Aim —
Locate every line that holds the string "frame" and copy it.

━━━━━━━━━━

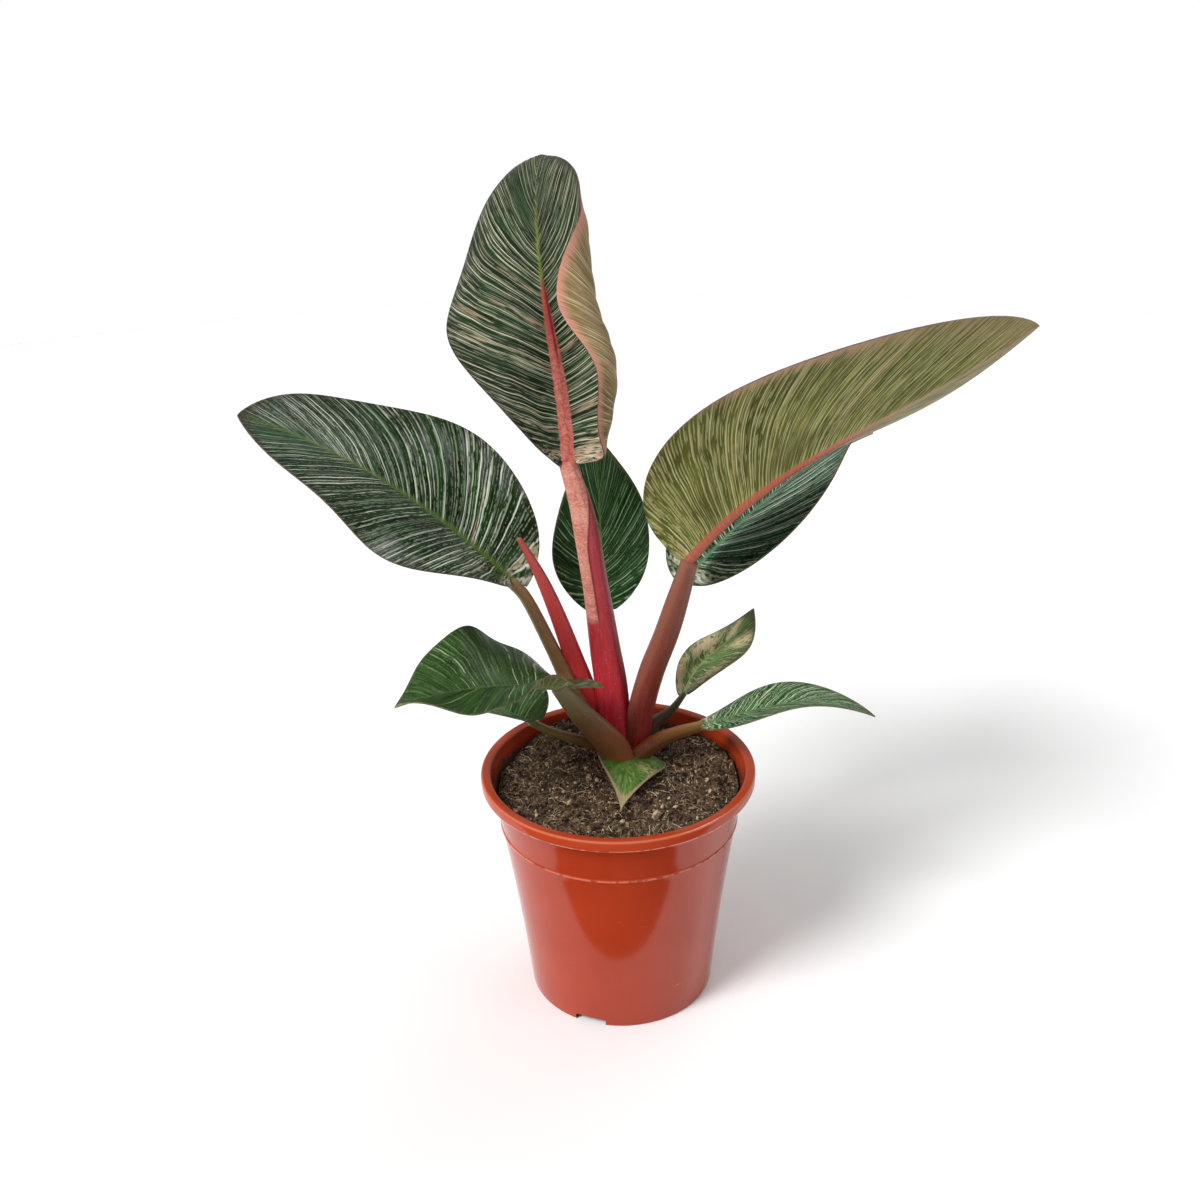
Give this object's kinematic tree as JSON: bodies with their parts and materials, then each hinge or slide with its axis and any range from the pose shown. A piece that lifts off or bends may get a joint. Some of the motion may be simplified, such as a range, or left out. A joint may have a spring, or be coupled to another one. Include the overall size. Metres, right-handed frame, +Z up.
{
  "type": "potted variegated philodendron",
  "caption": "Young pin-striped variegated philodendron with broad pointed leaves on a short stem, growing in a tapered round plastic nursery pot filled with soil.",
  "frame": {"origin": "middle of the underside of the pot, on the surface it stands on", "axes": "+Z up; +X to the right and +Y to the back, seen from the front of the plant as in the picture"},
  "size_m": [0.2983, 0.1523, 0.3568],
  "materials": {
    "pot_plastic": "satin gloss, orange-brown terracotta colour, lightly scuffed",
    "potting_soil": "matte crumbly peat and coir with light fibres",
    "leaf_pink_striped": "waxy satin, dark green with pinkish cream pinstripes and a pink rib",
    "leaf_green_striped": "waxy gloss, dark green with cream and pale green pinstripes",
    "leaf_cream_marked": "waxy satin, mid green with cream streaks and margins",
    "stalk_crimson": "smooth satin, crimson and pink",
    "stalk_red_brown": "smooth satin, red brown with a grey pink side",
    "stalk_olive_brown": "smooth satin, olive brown to orange brown"
  },
  "bodies": {
    "root": {"pot": "pot_plastic", "soil": "potting_soil", "stem": "stalk_red_brown", "new_leaf_sheath": "stalk_crimson", "scale_leaf": "leaf_cream_marked", "stalk_tall": "stalk_crimson", "blade_tall": "leaf_pink_striped", "stalk_right": "stalk_red_brown", "blade_right": "leaf_green_striped", "stalk_left": "stalk_olive_brown", "blade_left": "leaf_green_striped", "stalk_low_left": "stalk_olive_brown", "blade_low_left": "leaf_green_striped", "stalk_low_right": "stalk_olive_brown", "blade_low_right": "leaf_cream_marked", "stalk_small_right": "stalk_olive_brown", "blade_small_right": "leaf_cream_marked", "stalk_back_right": "stalk_red_brown", "blade_back_right": "leaf_green_striped", "stalk_back": "stalk_red_brown", "blade_back": "leaf_green_striped", "stalk_low_back": "stalk_olive_brown", "blade_low_back": "leaf_cream_marked"}
  },
  "joints": []
}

━━━━━━━━━━

Answer to the problem —
Give this object's kinematic tree as JSON: bodies with their parts and materials, then each hinge or slide with its axis and any range from the pose shown. A piece that lifts off or bends may get a joint. Some of the motion may be simplified, such as a range, or left out. A joint may have a spring, or be coupled to another one. Include the overall size. Metres, right-handed frame, +Z up.
  "frame": {"origin": "middle of the underside of the pot, on the surface it stands on", "axes": "+Z up; +X to the right and +Y to the back, seen from the front of the plant as in the picture"},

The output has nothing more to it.